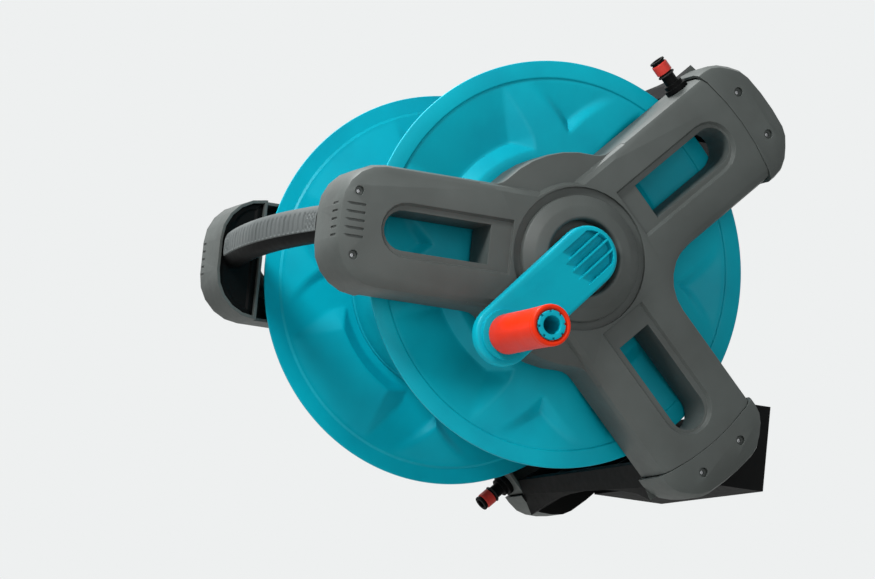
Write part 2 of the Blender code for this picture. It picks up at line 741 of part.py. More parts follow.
def build_handle():
    """Carry handle core: a bowed bar with end plates screwed inside the front tips."""
    def bar(x, grow, cut=0.0):
        front = HANDLE_FRONT - HANDLE_BOW * (x / BOW_X) ** 2
        depth = HANDLE_DEPTH / 2 - grow
        high = HANDLE_HALF - grow
        points = []
        for i in range(HANDLE_SIDES):
            a = math.tau * i / HANDLE_SIDES
            c = math.cos(a)
            s = math.sin(a)
            y = math.copysign(abs(c) ** 0.75, c) * depth
            z = math.copysign(abs(s) ** 0.75, s) * high
            points.append((x, -front + HANDLE_DEPTH / 2 + y + cut, HANDLE_Z + z))
        return points

    half = [SKIN_X * share for share in (0, 0.35, 0.71, 1)] + [SKIN_X + 0.003, HANDLE_END_X]
    spans = [-x for x in reversed(half)] + half[1:]
    inset = SKIN + FIT
    sections = [bar(x, FIT if abs(x) > SKIN_X + 0.001 else inset) for x in spans]
    body = loft("handle_core", sections, PARTS)
    for side in (-1, 1):
        low = side * (HANDLE_END_X - 0.001)
        high = side * (HANDLE_END_X + 0.005)
        high_z = FRONT_SCREW_V + HANDLE_PAD
        pad = block(f"handle_pad_{side}", (min(low, high), -FRONT_SCREW_U - HANDLE_PAD, -high_z),
                    (max(low, high), -FRONT_SCREW_U + 2 * HANDLE_PAD, high_z))
        boolean(body, pad, "UNION")
        for k, (y, z) in enumerate(FRONT_SPOTS):
            post = rod(f"handle_post_{side}_{k}", (low, y, z), (side * BOSS_TOP_X, y, z), HANDLE_POST_R, 12)
            boolean(body, post, "UNION")
            bore = rod(f"handle_bore_{side}_{k}", (side * (FACE_X - SCREW_BORE), y, z),
                       (side * FACE_X, y, z), SCREW_R + FIT, 10)
            boolean(body, bore)
    return body


def build_skin():
    """Soft ribbed sleeve moulded round the handle core."""
    def ring(x, grow):
        front = HANDLE_FRONT - HANDLE_BOW * (x / BOW_X) ** 2
        points = []
        for i in range(HANDLE_SIDES):
            a = math.tau * i / HANDLE_SIDES
            c = math.cos(a)
            s = math.sin(a)
            lift = grow if s > -0.6 else min(grow, 0.0)
            y = math.copysign(abs(c) ** 0.75, c) * (HANDLE_DEPTH / 2 + lift)
            z = math.copysign(abs(s) ** 0.75, s) * (HANDLE_HALF + lift)
            points.append((x, -front + HANDLE_DEPTH / 2 + y, HANDLE_Z + z))
        return points

    pitch = 2 * SKIN_X / RIBS
    sections = []
    for i in range(RIBS):
        start = -SKIN_X + i * pitch
        sections.append(ring(start, -RIB_HEIGHT))
        sections.append(ring(start + pitch * 0.2, 0))
        sections.append(ring(start + pitch * 0.8, 0))
    sections.append(ring(SKIN_X, -RIB_HEIGHT))
    sections += [ring(SKIN_X * share, -SKIN) for share in (1, 0.71, 0.35, 0, -0.35, -0.71, -1)]
    bm = bmesh.new()
    rings = [[bm.verts.new(point) for point in section] for section in sections]
    rings.append(rings[0])
    for low, high in zip(rings, rings[1:]):
        for i in range(HANDLE_SIDES):
            j = (i + 1) % HANDLE_SIDES
            bm.faces.new((low[i], low[j], high[j], high[i]))
    return add("handle_skin", mesh_from("handle_skin", bm))


def build_crank():
    """Crank arm: a bevelled bar with a hub boss, five lightening slots and the peg's collar."""
    angle = math.radians(CRANK_DEG)

    def outline(inset):
        points = arc(0, 0, CRANK_HALF - inset, 90, 270, 10)
        points += arc(CRANK_LENGTH, 0, CRANK_HALF - inset, -90, 90, 10)
        return swing(points, angle)

    bevel_x = CRANK_FACE_X - CRANK_BEVEL
    body = loft("crank_arm", [at(CRANK_BACK_X, outline(0)), at(bevel_x, outline(0)),
                              at(CRANK_FACE_X, outline(CRANK_BEVEL))], PARTS)
    boss_x = CRANK_BACK_X - CRANK_BOSS
    boss = rod("crank_boss", (boss_x, 0, 0), (CRANK_BACK_X + 0.001, 0, 0), CRANK_BOSS_R, 32)
    boolean(body, boss, "UNION")
    collar = rod("crank_collar", (CRANK_FACE_X - 0.001, knob_y, knob_z), (COLLAR_X, knob_y, knob_z),
                 COLLAR_R, 32)
    boolean(body, collar, "UNION")
    socket = rod("crank_socket", (boss_x - 0.005, 0, 0), (CRANK_BACK_X - CRANK_SKIN, 0, 0),
                 AXLE_R + AXLE_FIT, 32)
    boolean(body, socket)
    peg_hole = rod("crank_peg_hole", (CRANK_BACK_X + CRANK_SKIN, knob_y, knob_z),
                   (COLLAR_X + 0.001, knob_y, knob_z), PEG_R + FIT, 24)
    boolean(body, peg_hole)
    for i in range(5):
        v = (i - 2) * CRANK_HALF / 3
        reach = math.sqrt(max(0.0, (CRANK_HALF - 0.0038) ** 2 - v ** 2))
        far = CRANK_HALF - abs(i - 2) * 0.004
        low_u = -reach + 0.0005
        width = CRANK_HALF * 0.12
        points = [(low_u, -width), (far, -width), (far, width), (low_u, width)]
        points = swing([(u, v + w) for u, w in points], angle)
        slot = plate(f"crank_slot_{i}", [points], CRANK_FACE_X - 2 * CRANK_BEVEL, CRANK_FACE_X + 0.001)
        boolean(body, slot)
    return body


def nipple(name, steps=18):
    """Parked click nipple, turned about its own axis; x = 0 is the arm's side face."""
    lip = NIPPLE_R + 0.0012
    collar = NIPPLE_R + 0.003
    base = NIPPLE_R + 0.0052
    plug = NIPPLE_SEAT_R - FIT
    profile = [(NIPPLE_BORE_R, 0.036), (lip - 0.0002, 0.036), (lip, 0.0345), (NIPPLE_R, 0.0343),
               (NIPPLE_R, 0.0095), (collar, 0.0093), (collar, 0.0055), (base, 0.0050),
               (base, FIT), (plug, FIT), (plug, -0.006), (NIPPLE_BORE_R, -0.006)]
    return turned(name, profile, steps)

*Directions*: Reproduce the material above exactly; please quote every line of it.

*Worked answer*:
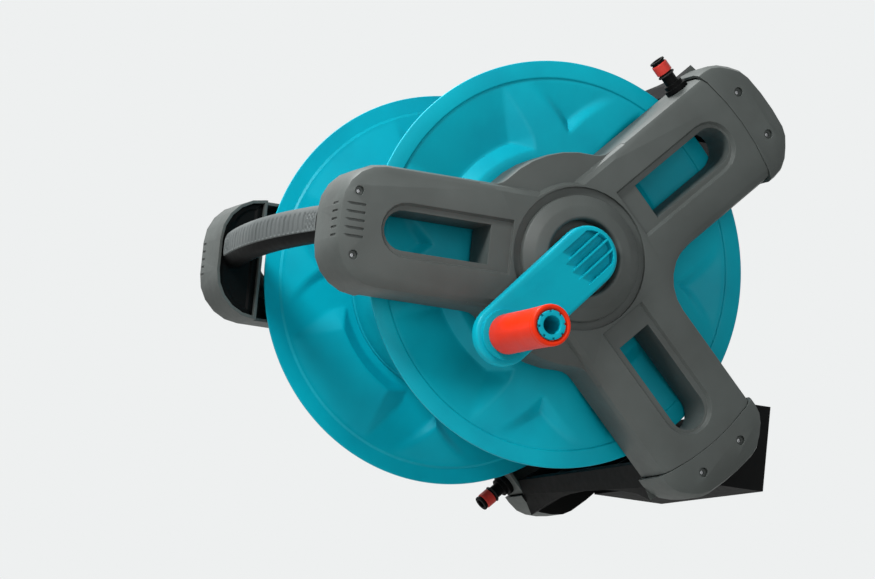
Write part 2 of the Blender code for this picture. It picks up at line 741 of part.py. More parts follow.
def build_handle():
    """Carry handle core: a bowed bar with end plates screwed inside the front tips."""
    def bar(x, grow, cut=0.0):
        front = HANDLE_FRONT - HANDLE_BOW * (x / BOW_X) ** 2
        depth = HANDLE_DEPTH / 2 - grow
        high = HANDLE_HALF - grow
        points = []
        for i in range(HANDLE_SIDES):
            a = math.tau * i / HANDLE_SIDES
            c = math.cos(a)
            s = math.sin(a)
            y = math.copysign(abs(c) ** 0.75, c) * depth
            z = math.copysign(abs(s) ** 0.75, s) * high
            points.append((x, -front + HANDLE_DEPTH / 2 + y + cut, HANDLE_Z + z))
        return points

    half = [SKIN_X * share for share in (0, 0.35, 0.71, 1)] + [SKIN_X + 0.003, HANDLE_END_X]
    spans = [-x for x in reversed(half)] + half[1:]
    inset = SKIN + FIT
    sections = [bar(x, FIT if abs(x) > SKIN_X + 0.001 else inset) for x in spans]
    body = loft("handle_core", sections, PARTS)
    for side in (-1, 1):
        low = side * (HANDLE_END_X - 0.001)
        high = side * (HANDLE_END_X + 0.005)
        high_z = FRONT_SCREW_V + HANDLE_PAD
        pad = block(f"handle_pad_{side}", (min(low, high), -FRONT_SCREW_U - HANDLE_PAD, -high_z),
                    (max(low, high), -FRONT_SCREW_U + 2 * HANDLE_PAD, high_z))
        boolean(body, pad, "UNION")
        for k, (y, z) in enumerate(FRONT_SPOTS):
            post = rod(f"handle_post_{side}_{k}", (low, y, z), (side * BOSS_TOP_X, y, z), HANDLE_POST_R, 12)
            boolean(body, post, "UNION")
            bore = rod(f"handle_bore_{side}_{k}", (side * (FACE_X - SCREW_BORE), y, z),
                       (side * FACE_X, y, z), SCREW_R + FIT, 10)
            boolean(body, bore)
    return body


def build_skin():
    """Soft ribbed sleeve moulded round the handle core."""
    def ring(x, grow):
        front = HANDLE_FRONT - HANDLE_BOW * (x / BOW_X) ** 2
        points = []
        for i in range(HANDLE_SIDES):
            a = math.tau * i / HANDLE_SIDES
            c = math.cos(a)
            s = math.sin(a)
            lift = grow if s > -0.6 else min(grow, 0.0)
            y = math.copysign(abs(c) ** 0.75, c) * (HANDLE_DEPTH / 2 + lift)
            z = math.copysign(abs(s) ** 0.75, s) * (HANDLE_HALF + lift)
            points.append((x, -front + HANDLE_DEPTH / 2 + y, HANDLE_Z + z))
        return points

    pitch = 2 * SKIN_X / RIBS
    sections = []
    for i in range(RIBS):
        start = -SKIN_X + i * pitch
        sections.append(ring(start, -RIB_HEIGHT))
        sections.append(ring(start + pitch * 0.2, 0))
        sections.append(ring(start + pitch * 0.8, 0))
    sections.append(ring(SKIN_X, -RIB_HEIGHT))
    sections += [ring(SKIN_X * share, -SKIN) for share in (1, 0.71, 0.35, 0, -0.35, -0.71, -1)]
    bm = bmesh.new()
    rings = [[bm.verts.new(point) for point in section] for section in sections]
    rings.append(rings[0])
    for low, high in zip(rings, rings[1:]):
        for i in range(HANDLE_SIDES):
            j = (i + 1) % HANDLE_SIDES
            bm.faces.new((low[i], low[j], high[j], high[i]))
    return add("handle_skin", mesh_from("handle_skin", bm))


def build_crank():
    """Crank arm: a bevelled bar with a hub boss, five lightening slots and the peg's collar."""
    angle = math.radians(CRANK_DEG)

    def outline(inset):
        points = arc(0, 0, CRANK_HALF - inset, 90, 270, 10)
        points += arc(CRANK_LENGTH, 0, CRANK_HALF - inset, -90, 90, 10)
        return swing(points, angle)

    bevel_x = CRANK_FACE_X - CRANK_BEVEL
    body = loft("crank_arm", [at(CRANK_BACK_X, outline(0)), at(bevel_x, outline(0)),
                              at(CRANK_FACE_X, outline(CRANK_BEVEL))], PARTS)
    boss_x = CRANK_BACK_X - CRANK_BOSS
    boss = rod("crank_boss", (boss_x, 0, 0), (CRANK_BACK_X + 0.001, 0, 0), CRANK_BOSS_R, 32)
    boolean(body, boss, "UNION")
    collar = rod("crank_collar", (CRANK_FACE_X - 0.001, knob_y, knob_z), (COLLAR_X, knob_y, knob_z),
                 COLLAR_R, 32)
    boolean(body, collar, "UNION")
    socket = rod("crank_socket", (boss_x - 0.005, 0, 0), (CRANK_BACK_X - CRANK_SKIN, 0, 0),
                 AXLE_R + AXLE_FIT, 32)
    boolean(body, socket)
    peg_hole = rod("crank_peg_hole", (CRANK_BACK_X + CRANK_SKIN, knob_y, knob_z),
                   (COLLAR_X + 0.001, knob_y, knob_z), PEG_R + FIT, 24)
    boolean(body, peg_hole)
    for i in range(5):
        v = (i - 2) * CRANK_HALF / 3
        reach = math.sqrt(max(0.0, (CRANK_HALF - 0.0038) ** 2 - v ** 2))
        far = CRANK_HALF - abs(i - 2) * 0.004
        low_u = -reach + 0.0005
        width = CRANK_HALF * 0.12
        points = [(low_u, -width), (far, -width), (far, width), (low_u, width)]
        points = swing([(u, v + w) for u, w in points], angle)
        slot = plate(f"crank_slot_{i}", [points], CRANK_FACE_X - 2 * CRANK_BEVEL, CRANK_FACE_X + 0.001)
        boolean(body, slot)
    return body


def nipple(name, steps=18):
    """Parked click nipple, turned about its own axis; x = 0 is the arm's side face."""
    lip = NIPPLE_R + 0.0012
    collar = NIPPLE_R + 0.003
    base = NIPPLE_R + 0.0052
    plug = NIPPLE_SEAT_R - FIT
    profile = [(NIPPLE_BORE_R, 0.036), (lip - 0.0002, 0.036), (lip, 0.0345), (NIPPLE_R, 0.0343),
               (NIPPLE_R, 0.0095), (collar, 0.0093), (collar, 0.0055), (base, 0.0050),
               (base, FIT), (plug, FIT), (plug, -0.006), (NIPPLE_BORE_R, -0.006)]
    return turned(name, profile, steps)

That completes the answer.